Ardennes, envoyée spéciale
L’exercice de communication est impossible. François Fillon s’accroche : il continue à labourer le terrain, essaie de dérouler son programme. Jeudi, il a effectué son premier déplacement depuis le début de l’affaire. La semaine prochaine, il promet d’aller dans des bastions de droite, à Troyes, la ville du sénateur François Baroin, puis à Poitiers, fief de l’ex-Premier ministre Jean-Pierre Raffarin. Et même à La Réunion du 10 au 13 février. Sur la lancée de son grand meeting parisien dimanche dernier, il veut croire qu’en multipliant les réunions publiques, comme celle de Charleville-Mézières, il pourra surmonter le cataclysme. Combien de temps François Fillon pourra-t-il « tenir ferme » ? Le candidat s’est approprié l’expression couleur locale, soufflée jeudi soir par un élu des Ardennes, lors de son meeting à Charleville-Mézières. Et en effet, sa stratégie ne tient plus que dans ces deux mots. En sursis depuis le début de l’affaire, il tente de continuer à faire campagne comme si de rien n’était. « Aidez-moi à résister », a-t-il demandé jeudi soir à un petit millier de personnes venues l’écouter.
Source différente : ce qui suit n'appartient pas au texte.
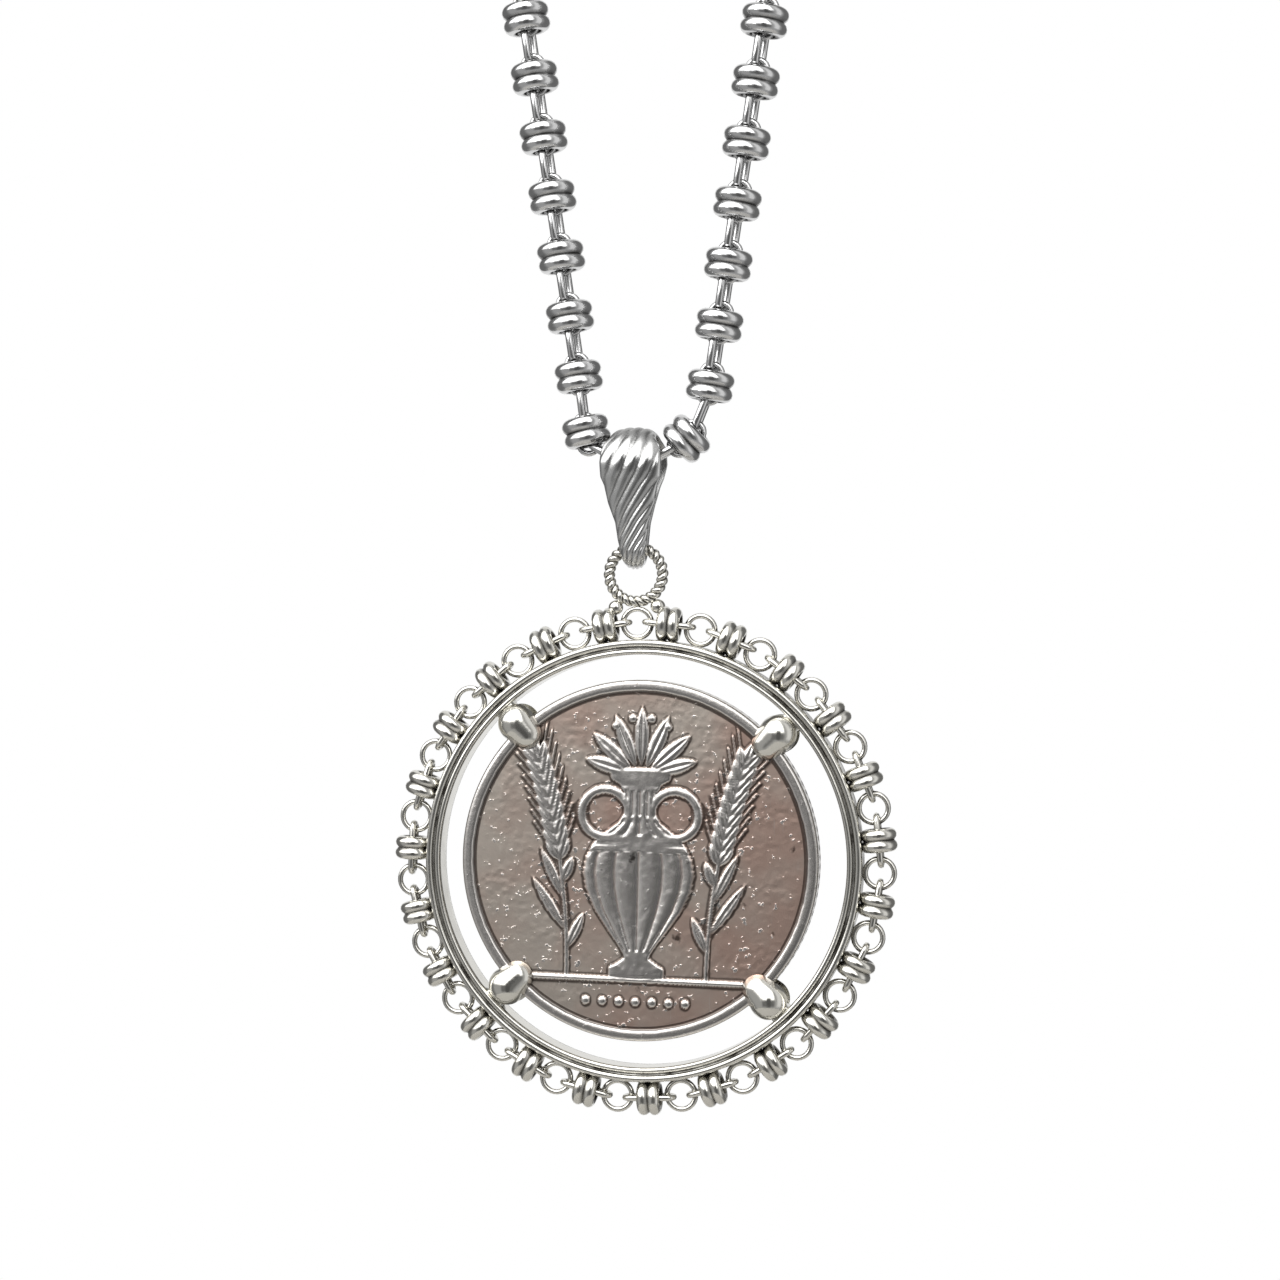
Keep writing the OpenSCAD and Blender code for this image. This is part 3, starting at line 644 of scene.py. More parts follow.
# %% The points of the beads and links
route_ends = {}
clouds = {}
for side, mirror in (("right", 1), ("left", -1)):
    walk, angle, ends, lean = joints_of(side)
    places, turns, parts = [], [], []
    for i in range(1, len(walk)):
        way = np.array([math.cos(angle[i]), math.sin(angle[i])])
        middle = ends[i - 1] + way * (core_step if i % 2 == 0 else join_step) / 2
        slide = ROUTES[side][2] if i == 2 else -BEAD_SLIDE
        link_kind = END if i == len(walk) - 1 else JOIN
        bead_and_core = [(BEAD, middle + slide * way), (CORE, middle)]
        for kind, at in bead_and_core if i % 2 == 0 else [(link_kind, middle)]:
            places.append((mirror * at[0], 0, at[1]))
            rolled = kind == JOIN and i > PLAIN_STEPS
            turns.append((-mirror * math.radians(JOIN_TURN) if rolled else 0, -mirror * angle[i], 0))
            parts.append(kind)
    if side == "right":
        places += [tuple(MID)] * 2
        turns += [(0, 0, 0)] * 2
        parts += [BEAD, CORE]
    cloud = bpy.data.meshes.new("points of the " + side)
    cloud.from_pydata(np.array(places) * MM, [], [])
    cloud.attributes.new("turn", "FLOAT_VECTOR", "POINT").data.foreach_set("vector", np.ravel(turns))
    cloud.attributes.new("part", "INT", "POINT").data.foreach_set("value", parts)
    clouds[side] = cloud
    route_ends[side] = Vector((mirror * ends[-1, 0], 0, ends[-1, 1]))
    print(side, "leans", round(lean, 3), "degrees and ends at", [round(c, 3) for c in route_ends[side]])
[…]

Mais c’est au son de « pourri, pourri », lancé par un homme conduit manu militari vers la sortie, que son meeting a commencé.
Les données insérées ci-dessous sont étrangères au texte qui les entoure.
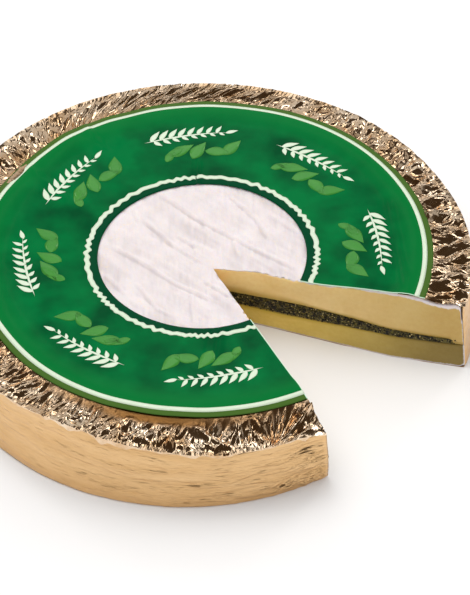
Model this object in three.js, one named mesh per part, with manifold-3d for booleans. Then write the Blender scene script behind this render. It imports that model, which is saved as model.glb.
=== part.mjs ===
import * as THREE from 'three';
import { mergeVertices } from 'three/addons/utils/BufferGeometryUtils.js';
import Module from 'manifold-3d';

// A soft cheese wheel with a white rind and a herb layer through its middle. Gold foil wraps its foot and
// side and folds over its rim, a ring-shaped label lies on top, and one wedge is cut out.
// Millimetres. Z is the wheel's axis, and the foil's underside lies at Z = 0.
// Angles are radians from +X towards +Y, except where a name ends in Deg.

// The wheel as wrapped.
const footRadius = 132;
const shoulderRadius = 130;
const footHeight = 5;
const shoulderHeight = 32;
const rindHeight = 38;
const rindFallStart = 105;
const rimRindHeight = 35.2;
const cornerRound = 4.8;

// Clear space between pieces that touch.
const gap = 0.3;

// The foil: its wall, the inner edge of the flange that goes under the label, and its crumples.
const foilWall = 0.5;
const foilFlangeRadius = 97;
const foilSegments = 128;
const foilSlack = 0.6;
const footBevel = 2.4;
const footRound = 1.2;
const crumpleLift = 2.6;
const crumpleShift = 1.8;
const sideWrinkle = 0.3;

// The foil's rim from the shoulder in to the label: inset from the shoulder, height over the paste's rim
// and share of the full crumple.
const rimSteps = [
  { inset: 1.4, rise: -1.4, share: 0.5 },
  { inset: 4, rise: -0.2, share: 0.8 },
  { inset: 7.5, rise: 0, share: 1 },
  { inset: 11, rise: 0, share: 1 },
  { inset: 14.5, rise: 0.1, share: 0.8 },
  { inset: 18, rise: 1, share: 0.4 },
];

// The rim sags on one side, where the wheel has slumped.
const slumpDeg = -78;
const slumpWidthDeg = 22;
const slumpDepth = 4.5;
const slumpRadii = [110, 126];
const slumpHeights = [14, 30];

// The herb layer: it thins towards the rim and ends short of the side.
const layerRadius = 124;
const layerTopHeight = 21;
const layerBottomHeight = 13.2;
const layerTopFall = 5.2;
const layerFallStart = 45;
const layerFallEnd = 115;
const layerRings = [0, 30, 60, 90, 112, layerRadius];
const layerWave = 0.6;

// The label: a film ring that steps up over the edge of the foil flange.
const labelHoleRadius = 51.5;
const labelRadius = 111;
const labelThickness = 0.4;
const labelWave = 0.8;
const labelHoleWave = 0.7;

// The cut: its tip, its two walls and how far the foot of each wall leans out of the line of its top.
const cutTip = new THREE.Vector2(5.1, -11);
const rightWallDeg = -13.8;
const frontWallDeg = -64.6;
const cutReach = 190;
const leanReach = 86;
const tipLean = 7.8;
const rightWallLean = -4.2;
const cutLow = -10;
const cutHigh = 60;

const foodSegments = 72;
const foilInset = foilWall + foilSlack;
const pasteInset = foilInset + gap;
const wasm = await Module();
wasm.setup();

function seededRandom(seed) {
  let state = seed;
  return () => {
    state = (state + 0x6d2b79f5) | 0;
    let value = Math.imul(state ^ (state >>> 15), 1 | state);
    value = (value + Math.imul(value ^ (value >>> 7), 61 | value)) ^ value;
    return ((value ^ (value >>> 14)) >>> 0) / 4294967296;
  };
}

function wrappedDegrees(angle) {
  const turned = THREE.MathUtils.radToDeg(angle) - slumpDeg;
  return THREE.MathUtils.euclideanModulo(turned + 180, 360) - 180;
}

// How far the rim sags at a place: most at the shoulder, nothing on the flat top or low on the side.
function slump(radius, height, angle) {
  const along = Math.exp(-((wrappedDegrees(angle) / slumpWidthDeg) ** 2));
  const outward = THREE.MathUtils.smoothstep(radius, ...slumpRadii);
  const upward = THREE.MathUtils.smoothstep(height, ...slumpHeights);
  return slumpDepth * along * outward * upward;
}

function sideRadius(height) {
  const up = THREE.MathUtils.clamp((height - footHeight) / (shoulderHeight - footHeight), 0, 1);
  return THREE.MathUtils.lerp(footRadius, shoulderRadius, up);
}

function layerTop(radius, angle) {
  const fall = THREE.MathUtils.smoothstep(radius, layerFallStart, layerFallEnd);
  const wave = Math.sin(radius * Math.cos(angle) / 17) * Math.cos(radius * Math.sin(angle) / 23);
  return layerTopHeight - layerTopFall * fall + layerWave * wave;
}

function layerBottom(radius, angle) {
  const wave = Math.sin(radius * Math.cos(angle) / 13 + 1) * Math.cos(radius * Math.sin(angle) / 19);
  return layerBottomHeight + layerWave * wave;
}

// A ring is a function of an angle and a column number that gives one point of the body's surface.
function ring(radius, height) {
  return (angle) => ({ radius, angle, height: height - slump(radius, height, angle) });
}

function heightRing(radius, heightAt, offset) {
  return (angle) => ({ radius, angle, height: heightAt(radius, angle) + offset });
}

// The top of the paste's rim, from the label's edge out over the corner, and the same line grown for the
// inner side of the foil.
function rimOutline(lift, inset) {
  return [
    ring(labelRadius, rimRindHeight + 0.7 + lift),
    ring(labelRadius + 5, rimRindHeight + lift),
    ring(shoulderRadius - inset - cornerRound, rimRindHeight + lift),
    ring(shoulderRadius - inset - cornerRound / 4, rimRindHeight - cornerRound / 3 + lift),
    ring(shoulderRadius - inset, shoulderHeight - 2),
  ];
}

function crumpledRing(radius, height, outward, random) {
  const columns = Array.from({ length: foilSegments }, () => [random(), random(), random()]);
  const { lift, push, shift } = outward;
  return (angle, column) => {
    const [rise, out, turn] = columns[column];
    return {
      radius: radius + push * out + shift * (turn - 0.5),
      angle: angle + shift * (rise - 0.5) / radius,
      height: height + lift * rise - slump(radius, height, angle),
    };
  };
}

// A closed body of rings round the Z axis. The first and last ring have no radius.
function ringedGeometry(rings, segments) {
  const profile = rings.map((at, index) => new THREE.Vector2(at(0, 0).radius, index));
  const geometry = new THREE.LatheGeometry(profile, segments);
  const position = geometry.getAttribute('position');
  for (let i = 0; i < position.count; i += 1) {
    const column = Math.floor(i / rings.length) % segments;
    const point = rings[i % rings.length]((column / segments) * 2 * Math.PI, column);
    const x = point.radius * Math.cos(point.angle);
    const y = point.radius * Math.sin(point.angle);
    position.setXYZ(i, x, y, point.height);
  }
  return geometry;
}

function signedVolume(vertices, triangles) {
  const corner = (i) => new THREE.Vector3().fromArray(vertices, triangles[i] * 3);
  let sum = 0;
  for (let i = 0; i < triangles.length; i += 3) {
    sum += corner(i).dot(corner(i + 1).cross(corner(i + 2)));
  }
  return sum / 6;
}

function toSolid(geometry) {
  const bare = geometry.clone();
  bare.deleteAttribute('normal');
  bare.deleteAttribute('uv');
  const merged = mergeVertices(bare, 1e-4);
  const vertices = new Float32Array(merged.getAttribute('position').array);
  const triangles = [];
  const index = merged.getIndex().array;
  for (let i = 0; i < index.length; i += 3) {
    const [a, b, c] = [index[i], index[i + 1], index[i + 2]];
    if (a !== b && b !== c && c !== a) {
      triangles.push(a, b, c);
    }
  }
  if (signedVolume(vertices, triangles) < 0) {
    triangles.reverse();
  }
  const triVerts = new Uint32Array(triangles);
  return new wasm.Manifold(new wasm.Mesh({ numProp: 3, vertProperties: vertices, triVerts }));
}

function toGeometry(solid) {
  const mesh = solid.getMesh();
  const geometry = new THREE.BufferGeometry();
  geometry.setAttribute('position', new THREE.BufferAttribute(new Float32Array(mesh.vertProperties), 3));
  geometry.setIndex(new THREE.BufferAttribute(new Uint32Array(mesh.triVerts), 1));
  geometry.computeVertexNormals();
  return geometry;
}

function towards(degrees) {
  const angle = THREE.MathUtils.degToRad(degrees);
  return new THREE.Vector2(Math.cos(angle), Math.sin(angle));
}

// The wedge that is cut away. At the height of the rind its walls run straight from the tip; below that
// each corner of its outline moves by its lean.
function cutWedge() {
  const right = towards(rightWallDeg);
  const front = towards(frontWallDeg);
  const acrossRight = new THREE.Vector2(-right.y, right.x);
  const corners = [
    { at: cutTip, lean: tipLean },
    { at: cutTip.clone().addScaledVector(front, cutReach), lean: 0 },
    { at: cutTip.clone().addScaledVector(right, cutReach), lean: rightWallLean },
    { at: cutTip.clone().addScaledVector(right, leanReach), lean: rightWallLean },
  ];
  const outline = new THREE.Shape(corners.map((corner) => corner.at));
  const geometry = new THREE.ExtrudeGeometry(outline, { depth: cutHigh - cutLow, bevelEnabled: false });
  geometry.translate(0, 0, cutLow);
  const position = geometry.getAttribute('position');
  for (let i = 0; i < position.count; i += 1) {
    const here = new THREE.Vector2(position.getX(i), position.getY(i));
    const { lean } = corners.find((corner) => corner.at.distanceTo(here) < 0.01);
    const moved = here.addScaledVector(acrossRight, lean * (1 - position.getZ(i) / rindHeight));
    position.setXY(i, moved.x, moved.y);
  }
  return toSolid(geometry);
}

const wedge = cutWedge();

function cutMesh(name, geometry, finish) {
  const solid = toSolid(geometry).subtract(wedge);
  const mesh = new THREE.Mesh(toGeometry(solid), new THREE.MeshStandardMaterial(finish));
  mesh.name = name;
  return mesh;
}

function foilWrap() {
  const random = seededRandom(4540);
  const crumple = (radius, height, share) => {
    const outward = { lift: crumpleLift * share, push: 0, shift: crumpleShift * share };
    return crumpledRing(radius, height, outward, random);
  };
  const wrinkle = (height) => {
    const outward = { lift: 0, push: -sideWrinkle, shift: 0 };
    return crumpledRing(sideRadius(height), height, outward, random);
  };
  const flangeTop = rindHeight + gap + foilWall;
  const rimTop = rimRindHeight + gap + foilWall;
  const outside = [
    ring(0, 0),
    ring(footRadius - 20, 0),
    ring(footRadius - footBevel, 0),
    ring(footRadius - foilWall, footRound),
    ring(footRadius, footHeight),
    ...[12, 19, 26].map(wrinkle),
    crumple(shoulderRadius - foilWall, shoulderHeight, 0.2),
    ...rimSteps.map((step) => crumple(shoulderRadius - step.inset, rimTop + step.rise, step.share)),
    ring(rindFallStart + 1, flangeTop),
    ring(foilFlangeRadius, flangeTop),
  ];
  const inside = [
    ring(foilFlangeRadius, flangeTop - foilWall),
    ring(rindFallStart, flangeTop - foilWall),
    ...rimOutline(gap, foilInset),
    ring(footRadius - foilInset, footHeight),
    ring(footRadius - footBevel, foilWall),
    ring(0, foilWall),
  ];
  const finish = { color: 0xd8b080, roughness: 0.35, metalness: 1 };
  return cutMesh('foil_wrap', ringedGeometry([...outside, ...inside], foilSegments), finish);
}

function lowerPaste() {
  const bottom = foilWall + gap;
  const crown = layerRings.map((radius) => heightRing(radius, layerBottom, -gap / 2)).reverse();
  const rings = [
    ring(0, bottom),
    ring(footRadius - footBevel - 2, bottom),
    ring(footRadius - pasteInset, footHeight),
    heightRing(sideRadius(layerBottomHeight) - pasteInset, layerBottom, -gap / 2),
    ...crown,
  ];
  return cutMesh('lower_paste', ringedGeometry(rings, foodSegments), { color: 0xaa8d4e, roughness: 0.5 });
}

function pestoLayer() {
  const under = layerRings.map((radius) => heightRing(radius, layerBottom, gap / 2));
  const over = layerRings.map((radius) => heightRing(radius, layerTop, -gap / 2)).reverse();
  const finish = { color: 0x3b371f, roughness: 0.6 };
  return cutMesh('pesto_layer', ringedGeometry([...under, ...over], foodSegments), finish);
}

// The upper paste covers the herb layer and closes down round its edge onto the lower paste.
function upperPaste() {
  const lipRadius = layerRadius + gap;
  const rings = [
    ...layerRings.map((radius) => heightRing(radius, layerTop, gap / 2)),
    heightRing(lipRadius, layerTop, gap / 2),
    heightRing(lipRadius, layerBottom, gap / 2),
    heightRing(sideRadius(layerBottomHeight) - pasteInset, layerBottom, gap / 2),
    ...rimOutline(0, pasteInset).reverse(),
    ring(rindFallStart, rindHeight),
    ring(labelHoleRadius, rindHeight),
    ring(0, rindHeight),
  ];
  return cutMesh('upper_paste', ringedGeometry(rings, foodSegments), { color: 0xcdb076, roughness: 0.5 });
}

function labelRing() {
  const foilTop = rindHeight + gap + foilWall;
  const wavedRing = (radius, height) => (angle) => {
    const edge = THREE.MathUtils.smoothstep(radius, foilFlangeRadius, labelRadius);
    const wave = labelWave * edge * (0.5 + 0.5 * Math.sin(5 * angle + 1) * Math.cos(2 * angle));
    const holeEdge = 1 - THREE.MathUtils.smoothstep(radius, labelHoleRadius, 60);
    const wobble = labelHoleWave * holeEdge * Math.sin(3 * angle) * Math.cos(2 * angle + 1);
    return { radius: radius + wobble, angle, height: height + wave };
  };
  const under = [
    wavedRing(labelHoleRadius, rindHeight + gap),
    wavedRing(foilFlangeRadius - 3, rindHeight + gap),
    wavedRing(foilFlangeRadius - 1, foilTop + gap),
    wavedRing(labelRadius, foilTop + gap),
  ];
  const over = [
    wavedRing(labelRadius, foilTop + gap + labelThickness),
    wavedRing(foilFlangeRadius - 1, foilTop + gap + labelThickness),
    wavedRing(foilFlangeRadius - 3, rindHeight + gap + labelThickness),
    wavedRing(labelHoleRadius, rindHeight + gap + labelThickness),
  ];
  const closed = [...under, ...over, under[0]];
  const finish = { color: 0x036c36, roughness: 0.25 };
  return cutMesh('label_ring', ringedGeometry(closed, foodSegments), finish);
}

const wheel = new THREE.Group();
wheel.add(lowerPaste(), pestoLayer(), upperPaste(), foilWrap(), labelRing());

export default wheel;
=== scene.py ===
"""A foil-wrapped soft cheese wheel with a herb layer, a ring label and one wedge cut out.

Lengths in the tables and functions are millimetres, and MM turns them into Blender's metres. Every round
piece is laid out by turns about the tip of the cut, so that all pieces end on the same two cut walls.
"""
import math

import bmesh
import bpy
import numpy as np
from mathutils import Matrix, Vector
from mathutils.geometry import delaunay_2d_cdt


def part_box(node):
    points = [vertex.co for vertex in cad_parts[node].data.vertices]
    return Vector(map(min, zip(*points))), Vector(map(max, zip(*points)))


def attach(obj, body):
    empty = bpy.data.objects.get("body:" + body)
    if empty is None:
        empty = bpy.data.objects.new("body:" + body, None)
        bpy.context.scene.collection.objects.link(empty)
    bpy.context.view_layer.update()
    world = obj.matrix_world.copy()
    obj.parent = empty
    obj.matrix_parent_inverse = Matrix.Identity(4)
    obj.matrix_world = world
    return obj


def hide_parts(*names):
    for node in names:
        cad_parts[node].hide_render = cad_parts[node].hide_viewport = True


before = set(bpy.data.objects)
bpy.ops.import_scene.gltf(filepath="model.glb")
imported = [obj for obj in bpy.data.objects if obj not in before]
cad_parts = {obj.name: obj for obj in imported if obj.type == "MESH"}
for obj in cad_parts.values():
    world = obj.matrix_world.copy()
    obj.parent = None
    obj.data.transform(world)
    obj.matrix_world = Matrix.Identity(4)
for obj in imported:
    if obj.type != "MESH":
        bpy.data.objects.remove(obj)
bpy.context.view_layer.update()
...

Programmée de longue date (avant l’affaire), la virée dans les Ardennes, sur le thème de la fracture territoriale, a été maintenue, coûte que coûte, malgré des nouvelles révélations du Canard enchaîné la veille. Annuler serait comme arrêter de faire campagne. Déposer les armes. Une visite de commerces dans le bourg d’Attigny, prévue initialement, a toutefois été supprimée. La première étape du voyage, à Poix-Terron, se déroule dans une crèche, plus facile à encadrer. Ce qui n’empêche pas les débordements. Accueilli par un « Fillon, démission ! », le candidat est harangué par un homme à la sortie : « 800 000 euros pour que Penelope aille acheter du pain, enfoiré ! » Il est plaqué par le service d’ordre. Les images passent en boucle sur les chaînes d’information continue et les réseaux sociaux. Le ton de la journée est donné. Dans l’équipe de com du candidat, on relativise les difficultés, pour la forme : « J’ai connu pire avec Nicolas Sarkozy, il y avait souvent un mec d’extrême gauche qui traînait… », assure Dimitri Lucas, chargé de l’organisation de la couverture presse des déplacements. Il fait bonne figure et, comme à son habitude, place les journalistes, tente de soigner le décor.